За столом все оживало…
“Свежий мартовский ветер гулко шумел деревьями большого Таврического сада в Петербурге и быстро гнал по погожему небу ярко-красные облака. На дворе было около восьми часов вечера; сумерки с каждою минутой надвигались все гуще и гуще, и в небольшой гостиной опрятного домика, выходившего окнами к одной из оранжерей опустелого Таврического дворца, ярко засветилась белая фарфоровая лампа, разливавшая тихий и ровный свет по уютному покою” [“Смех и горе”. Собр. соч., т. XV, 1902–1903, с. 5.].
Так начиналась повесть, писавшаяся в 1870 году, когда сам автор жил у Таврического сада, а его семейной лампе выпадало уже временами освещать не одну тихость.

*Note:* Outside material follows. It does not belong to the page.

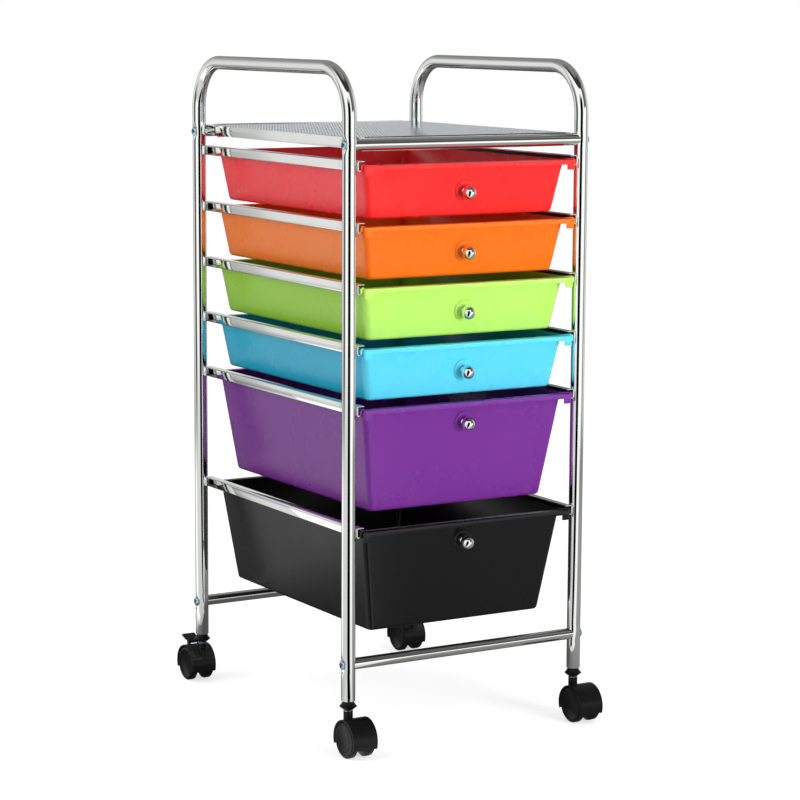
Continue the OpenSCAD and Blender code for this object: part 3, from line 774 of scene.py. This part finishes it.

Проходит десять лет. Семьи уже нет. Полное колкостей письмо к моей матери завершается упреком в неуменье сидеть у объединяющей семью лампы: “Добро, как сила, развивается от упражнений души в добродействе людям, а к этому надо иметь вкус, а вкус (душевная эстетика) развивается примером, “растет в атмосфере доброты”. Но ведь этого же ничего не было, — откуда же было ему явиться /в ее старших сыновьях. — А. Л./ в той мере, в какой вам теперь хочется? Но, повторяю, они ничего себе ребята, и расти они в Киеве, — конечно, они были бы без всякого сравнения хуже. Теперь же они только грубы и порою малоприличны, но первое, может быть, есть и от природы, а второе, вероятно, мало-помалу будет улучшаться, т/ак/ к/ак/ у них много самолюбия и боязни быть смешными. Горевать по поводу их еще нечего: нет ни одного негодяя, а уж “кто волком здесь родился — тому лисицей не бывать”. Лишь бы эта грубость не повредила им в жизни, а теперь пока это пустяки: кто же у вас в роду мягок, не исключая ни сестры вашей, ни вас самих. “Яблоки от яблони недалеко катятся”. Может быть, теперь о том порой и жалеете, а переделать себя не можете, и так того гляди и старость нахлопнет, а стола с лампою и с простою дружною речью как не было, так и не будет. Ну вот и подите же: а у других все это есть, хотя и нет философской складки” [Письмо от 14 сентября 1879 г. — Арх. А. Н. Лескова.].